If you decide to enter the business intelligence market with your SaaS solution, you might benefit from offshore software development services, as it will make the initial stages of your project more affordable. You can also choose an in-house team. It is a question of priorities and preferences. In any case, I hope that my article answered the most important questions about popular BI tools and helped you on the way to success.
Thanks for the post.
I appreciate your sharing of the (potential) benefits brought by the adoption of BI by SMBs; your evidence are convincing.
I do, however, believe that there’re always two sides of a coin. Would you mind telling us the (potential) negative impacts for SMBs to take up BI?
Hi! Thanks for your interest in my post. As for your question, there are 3 main difficulties of adoption BI for small businesses.
1) The high cost of implementing custom and ready-made solutions.

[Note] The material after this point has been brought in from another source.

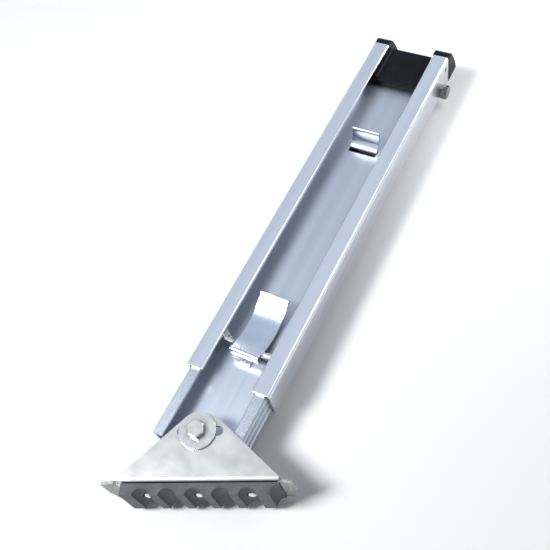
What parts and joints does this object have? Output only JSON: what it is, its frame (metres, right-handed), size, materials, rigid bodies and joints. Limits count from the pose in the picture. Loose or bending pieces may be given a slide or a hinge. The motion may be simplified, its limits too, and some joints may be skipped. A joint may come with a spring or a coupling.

2) The necessity of collecting a sufficiently large amount of information. You need to hire a person, who knows all the details of your business and can do the analysis. On the other hand, the owner can do it by himself. But the processes of understanding and maintaining the system require your time and efforts.
3) Some businesses are so specific and small that they simply don’t have enough amount of data for the BI system. They can use just Google tables.